:: Given material ::
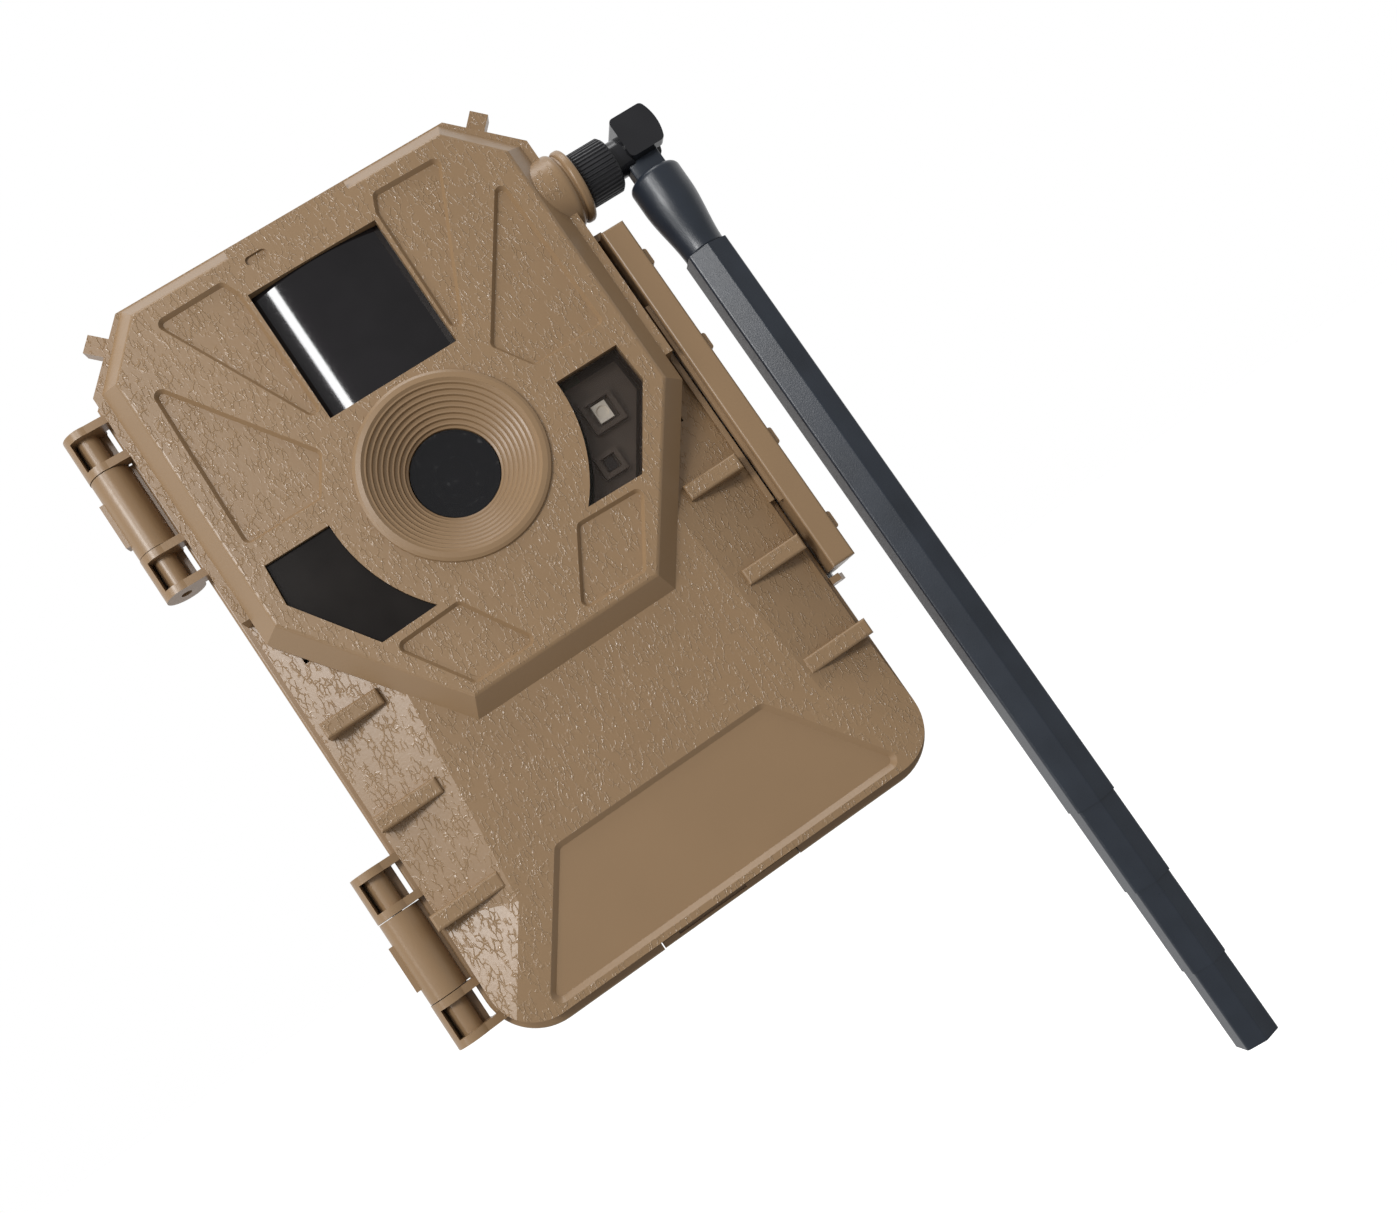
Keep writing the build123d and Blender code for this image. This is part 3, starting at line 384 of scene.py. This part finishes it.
# ---------------------------------------------------------------- antenna knuckle
def ring_surface(rings, start=0):
    """Points and faces of a closed skin over equal rings, an array of shape (rings, points, 3), ends capped.

    start is the number of points that stand before these in the same mesh.
    """
    count, size, _ = rings.shape
    first = start + np.arange(count - 1)[:, None] * size
    here = np.arange(size)[None, :]
    after = (here + 1) % size
    quads = np.stack([first + here, first + after, first + size + after, first + size + here], axis=-1)
    faces = quads.reshape(-1, 4).tolist()
    last = start + (count - 1) * size
    faces += [tuple(range(start + size - 1, start - 1, -1)), tuple(range(last, last + size))]
    return rings.reshape(-1, 3).tolist(), faces


def knuckle_skin(axis_point):
    """Round head that narrows to the blade.

    Going down, the radius rises as a quarter circle over the first CROWN, stays up to NECK_START, and then
    falls to the blade's half-width along the smooth step 3 t^2 - 2 t^3.
    """
    length = SEAM - KNUCKLE_TOP
    drop = np.concatenate([np.linspace(0, CROWN, 10), np.linspace(CROWN + 0.3, length, 60)])
    crown = np.sqrt(np.clip(1 - (1 - np.clip(drop / CROWN, 0, 1)) ** 2, 0, 1))
    fall = np.clip((drop - NECK_START) / (length - NECK_START), 0, 1)
    ease = fall * fall * (3 - 2 * fall)
    radius = (KNUCKLE_R - CROWN + CROWN * crown) * (1 - ease) + BLADE_HALF_W * ease
    angle = np.linspace(0, 2 * math.pi, 96, endpoint=False)
    x = radius[:, None] * np.cos(angle)
    y = radius[:, None] * np.sin(angle)
    z = np.broadcast_to(-(KNUCKLE_TOP + drop)[:, None], x.shape)
    points = np.stack([x, y, z], axis=-1) * MM + np.array(axis_point)
    return points[::-1]


def knuckle_tongue(axis_point):
    """Flat tongue round the pivot: a half circle over two straight sides, carried along Y.

    Its edges are rounded: near each face the outline shrinks by TONGUE_EDGE times 1 - sqrt(1 - u^2), where
    u runs from 0 to 1 over the last fifth of the way from the middle plane to the face.
    """
    angle = np.linspace(0, math.pi, 40)
    outline_x = np.concatenate([TONGUE_R * np.cos(angle), [-TONGUE_R, TONGUE_R]])
    outline_z = np.concatenate([TONGUE_R * np.sin(angle), [-TONGUE_DROP, -TONGUE_DROP]])
    t = np.linspace(-1, 1, 21)
    reach = np.clip((np.abs(t) - 0.8) / 0.2, 0, 1)
    shrink = 1 - TONGUE_EDGE * (1 - np.sqrt(1 - reach ** 2)) / TONGUE_R
    x = shrink[:, None] * outline_x
    z = shrink[:, None] * outline_z
    y = np.broadcast_to((t * TONGUE_HALF_T)[:, None], x.shape)
    return np.stack([x, y, z], axis=-1) * MM + np.array(axis_point)


def middle(node):
    """Centre of a node's box at rest."""
    low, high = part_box(node)
    return [(a + b) / 2 for a, b in zip(low, high)]


def add_knuckle(material):
    """The knuckle's head and tongue as one piece in place of the plain solid.

    It turns about the pin, and stands in the blade's middle plane.
    """
    pin_x, _, pin_z = middle("pivot_pin")
    tilt_axis = [pin_x, middle("antenna_blade")[1], pin_z]
    points, faces = ring_surface(knuckle_skin(tilt_axis))
    more_points, more_faces = ring_surface(knuckle_tongue(tilt_axis), len(points))
    mesh = bpy.data.meshes.new("antenna_knuckle_skin")
    mesh.from_pydata(points + more_points, [], faces + more_faces)
    outwards = bmesh.new()
    outwards.from_mesh(mesh)
    bmesh.ops.recalc_face_normals(outwards, faces=outwards.faces)
    outwards.to_mesh(mesh)
    outwards.free()
    mesh.shade_smooth()
    skin = bpy.data.objects.new("antenna_knuckle_skin", mesh)
    bpy.context.scene.collection.objects.link(skin)
    paint(skin, material)
    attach(skin, "antenna")
    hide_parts("antenna_knuckle")


# ---------------------------------------------------------------- studio
def world():
    """White surroundings behind the object and dimmer ones in front of it, so that its faces keep contrast.

    Brightness runs from FRONT_LIGHT where the direction's Y is -0.25 up to 1 where it is 0, and falls by a
    third, to LOW_LIGHT, towards straight down. Where nothing stands in front of it, it shows plain white.
    """
    studio = bpy.data.worlds.new("studio")
    studio.use_nodes = True
    sky = Nodes(studio.node_tree, "Background")
    direction = sky.node("ShaderNodeTexCoord", {}, {}, "Generated")
    backwards = sky.node("ShaderNodeSeparateXYZ", {}, {0: direction}, "Y")
    upwards = sky.node("ShaderNodeSeparateXYZ", {}, {0: direction}, "Z")
    from_front = FRONT_LIGHT + backwards.ramp(-0.25, 0.0) * (1 - FRONT_LIGHT)
    from_below = LOW_LIGHT + upwards.ramp(-0.9, 0.2) * (1 - LOW_LIGHT)
    seen = sky.node("ShaderNodeLightPath", {}, {}, "Is Camera Ray")
    sky.end.inputs["Color"].default_value = WHITE
    sky.feed("Strength", (from_front * from_below).maths("MAXIMUM", seen))
    bpy.context.scene.world = studio


def floor():
    """Pale floor just under the lowest point, wide enough to run out of every view."""
    low, _ = cad_box
    height = low[2] - FLOOR_GAP
    corners = [(x * FLOOR_HALF, y * FLOOR_HALF, height) for x, y in ((-1, -1), (1, -1), (1, 1), (-1, 1))]
    mesh = bpy.data.meshes.new("floor")
    mesh.from_pydata(corners, [], [(0, 1, 2, 3)])
    obj = bpy.data.objects.new("floor", mesh)
    bpy.context.scene.collection.objects.link(obj)
    glow = {"Emission_Color": WHITE, "Emission_Strength": FLOOR_GLOW}
    pale = Shader("pale_floor", Base_Color=FLOOR_PALE, Roughness=0.9, Specular_IOR_Level=0.0, **glow)
    paint(obj, pale.material)
    obj.visible_diffuse = False
    obj.visible_glossy = False


def soft_light(name, place, target, size, watts):
    """Rectangular lamp at place that faces target."""
    lamp = bpy.data.lights.new(name, "AREA")
    lamp.shape = "RECTANGLE"
    lamp.size, lamp.size_y = size
    lamp.energy = watts
    obj = bpy.data.objects.new(name, lamp)
    back = np.array(place, float) - np.array(target, float)
    back /= np.linalg.norm(back)
    side = np.cross((0, 0, 1.0), back)
    side /= np.linalg.norm(side)
    up = np.cross(back, side)
    turn = Matrix([[side[i], up[i], back[i]] for i in range(3)]).to_4x4()
    obj.matrix_world = Matrix.Translation(place) @ turn
    bpy.context.scene.collection.objects.link(obj)


def camera():
    """View from low on the left, rolled so that the case leans over."""
    lens = bpy.data.cameras.new("camera")
    lens.sensor_width = SENSOR_WIDTH
    lens.lens = FOCAL_LENGTH
    lens.clip_start = 0.01
    obj = bpy.data.objects.new("camera", lens)
    turn = Matrix([[right, up, -forward] for right, up, forward in zip(VIEW_RIGHT, VIEW_UP, VIEW_FORWARD)])
    obj.matrix_world = Matrix.Translation(VIEW_PLACE) @ turn.to_4x4()
    bpy.context.scene.collection.objects.link(obj)
    bpy.context.scene.camera = obj


finishes = paint_nodes()
add_knuckle(finishes["antenna_plastic"])
world()
floor()
for light in SOFT_LIGHTS:
    soft_light(*light)
camera()
bpy.context.scene.view_settings.view_transform = "Standard"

:: The request ::
Return exactly the leading lines of the listing, stopping after the line in which "3), ends capped." occurs.

:: Task answer ::
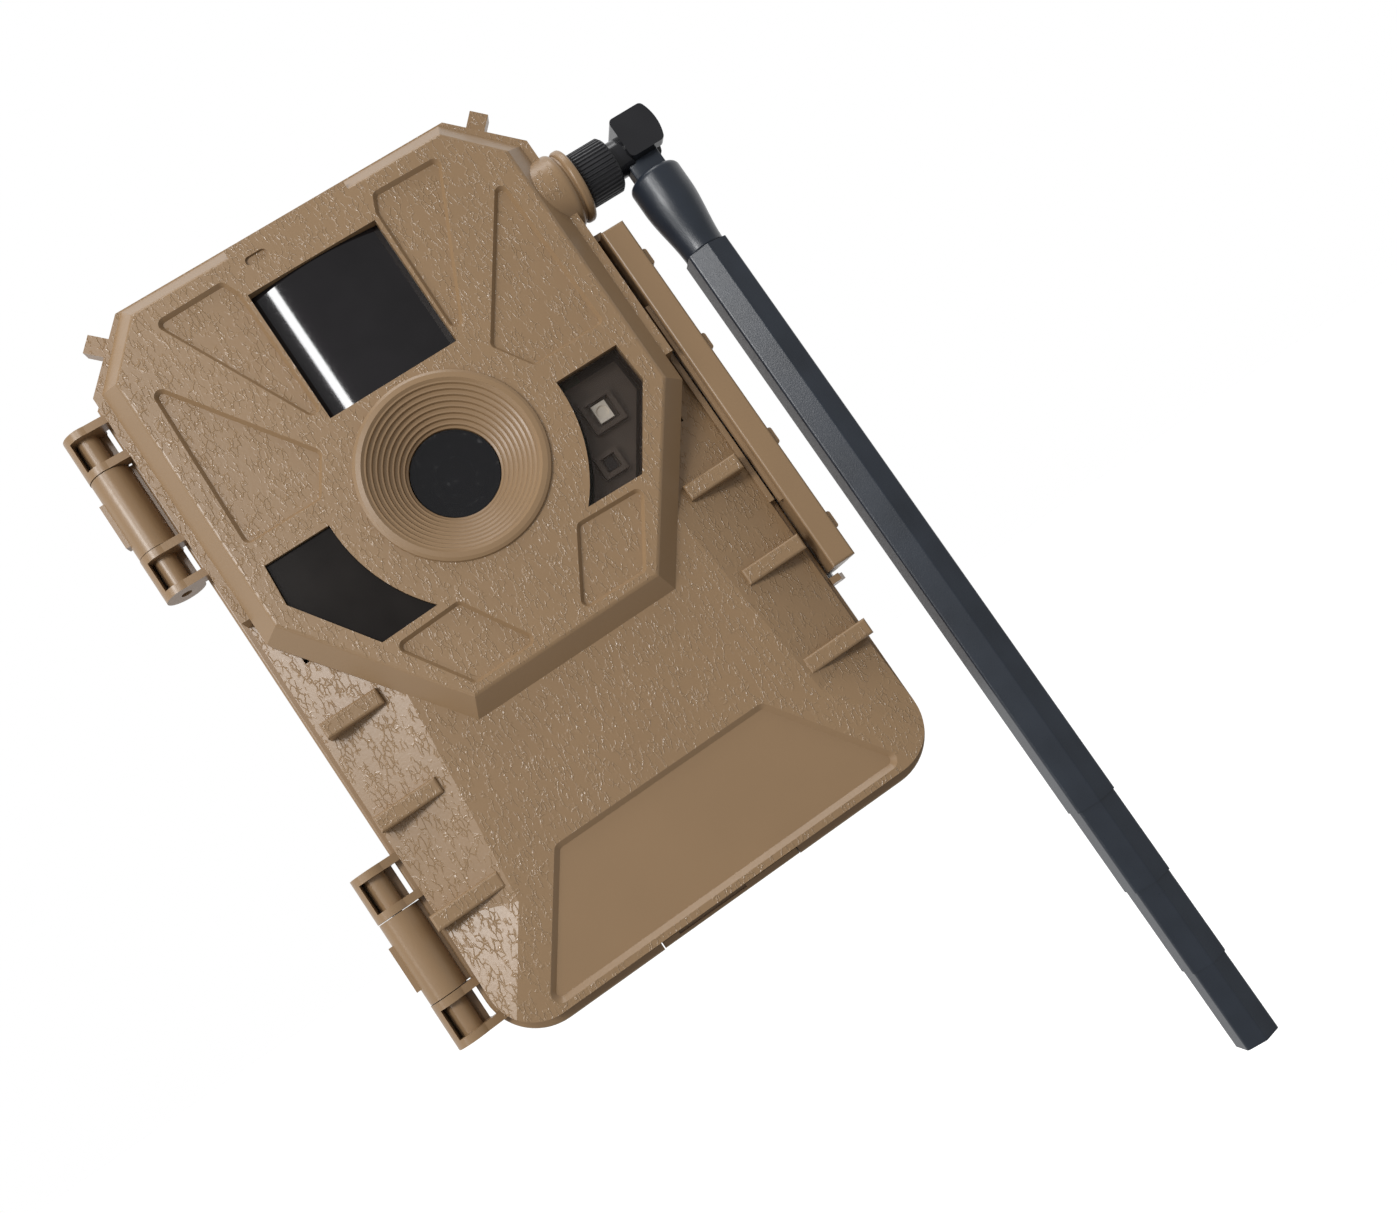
Keep writing the build123d and Blender code for this image. This is part 3, starting at line 384 of scene.py. This part finishes it.
# ---------------------------------------------------------------- antenna knuckle
def ring_surface(rings, start=0):
    """Points and faces of a closed skin over equal rings, an array of shape (rings, points, 3), ends capped.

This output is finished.